Zedlacher recently celebrated being a part of the comedy scene for 18 years and he’s also appeared on numerous Canadian TV shows.

“Time flies when you’re having fun,” he said, adding that he’s amazed when he recounts how a career as comedian has allowed him to travel the world.

“Last year, I was inside the Great Pyramid of Giza,” said Zedlacher. “Who would think that would happen?”

His introduction to comedy came about as a result of the late Jim Henson.

“When I was a very little boy, I was watching The Muppet Show,” he said. “I was watching Fozzie Bear and I said to my mom, ‘What does that mean, he’s a comedian’?”

“She said, ‘That’s his job, that’s what he does, he makes people laugh,’ and I said, ‘I’m going to be a comedian.’”

Zedlacher said that as much as he finds it “incredible” being a comic, it comes with a price.

“It involves a lot of hard work,” he said. “You’ve got to be obsessed with the craft. There’s so many times I’m just going out there, and I’m hitting the open mike stage, just to work on some new jokes because that’s what you have to do.”

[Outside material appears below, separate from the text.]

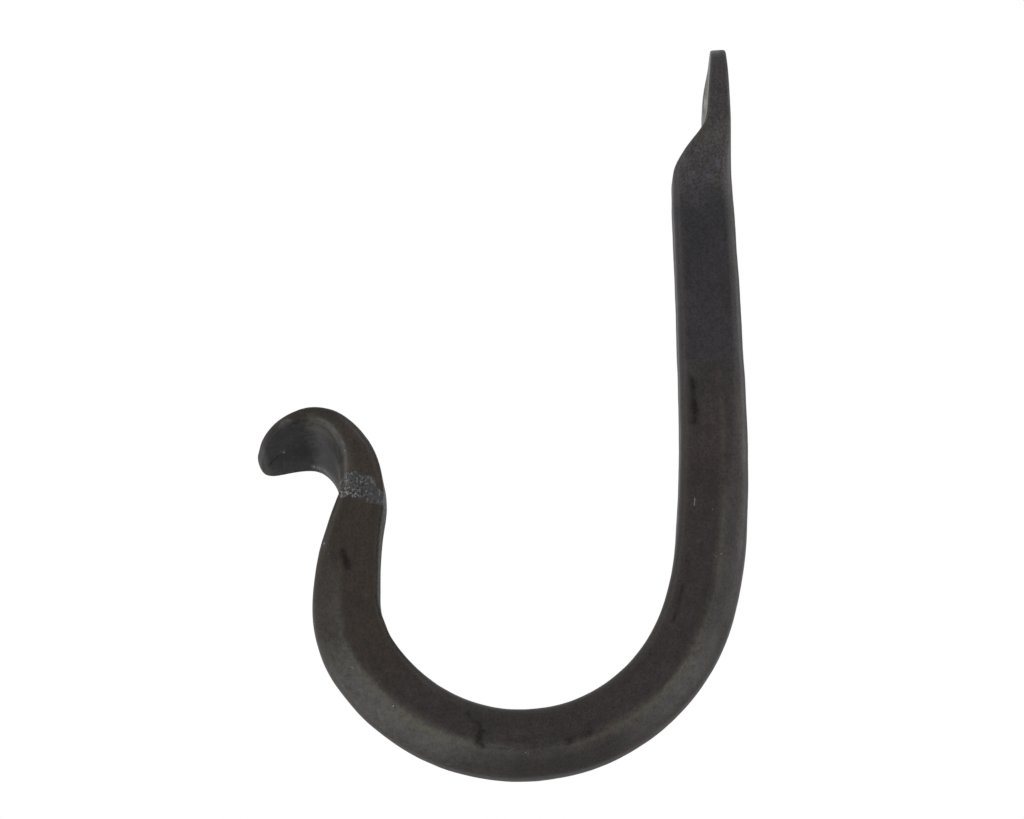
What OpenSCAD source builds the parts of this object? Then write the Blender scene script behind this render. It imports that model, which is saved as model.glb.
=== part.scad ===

Zedlacher touched on comedian and actor Robin Williams, who took his own life on Aug. 11, as well as comic Joan Rivers, who died Sept. 4.

“It’s been a terrible year for comedy,” he said. “We’ve lost two giants in the span of a month. I went back and I watched some of Robin Williams’ movies and I got a lump in my throat. I worked with him one time in Toronto, and he was a sweetheart of a guy. “He was genuine. It’s very sad that he’s not going to be around anymore.”

Nutt isn’t one to wax poetic about the philosophical nature of his chosen profession, however, he believes he’s learned a thing or two since his first show about 20 years ago.

He said looking at the success of a joke from an objective point of view isn’t important.

“It doesn’t work because you think it works,” he said. “It works because it works.”

He also noted if a comedian had any idea of how bad they were when they started, they’d quit.

“I found an old cassette from the really early years, and I couldn’t listen to more than five minutes of it. I thought I was terrible,” he said.

“I never really aspired to it but I’d always been kind of a smart alec at the kitchen party kind of thing,” he said.

One day, while working at a restaurant when he was living in the Vancouver area, he was carrying a large pot of soup when he slipped and fell down a flight of stairs, rupturing his spine in two places. The accident kept him off work for a year. However, he  decided to use his time off to do some free stand-up gigs.

This happened around 1993, at about the same time when a lot of “fringe-type” comedians were trying to capitalize on a comedy boom that began in the late 1980s, said Nutt. Many of them began to leave the scene or got fired, and that opened opportunities for him and others.

“There was a number of us in Vancouver that probably got pushed into the industry before we were ready,” he said. “It was sink or swim.”

In a couple of his early appearances, Nutt was either greeted with a chorus of boos or was heckled but realized that if he was going to make it, he needed to learn to cope.

“There’s a certain point where you realize that it doesn’t hurt you physically,” he said. “It’s almost a zen thing. When you stop caring about the outcome, the results are much better.”

After years of performing, those days starting out as a comedian no longer haunt Nutt, who said he gets excited before a show as opposed to getting nervous.

The last time he felt a twinge of nerves was a couple of years ago, when he was performing in the grandstand show at the Calgary Stampede in front of about 20,000 people.

“I was more concerned that they couldn’t hear me, because it was geared for singers and explosions,” said Nutt. “I followed a team of motorcycle acrobats that drove around the inside of a steel ball and jumped their dirt bikes over the entire stage, with a hundred teenagers dancing to Pat Benatar, and then they shut it down, put on the spotlight and handed me a microphone.”

Tickets for the show are $65 and available at the Penticton Lakeside Resort.

Doors open at 5:30 p.m. and showtime is 8 p.m.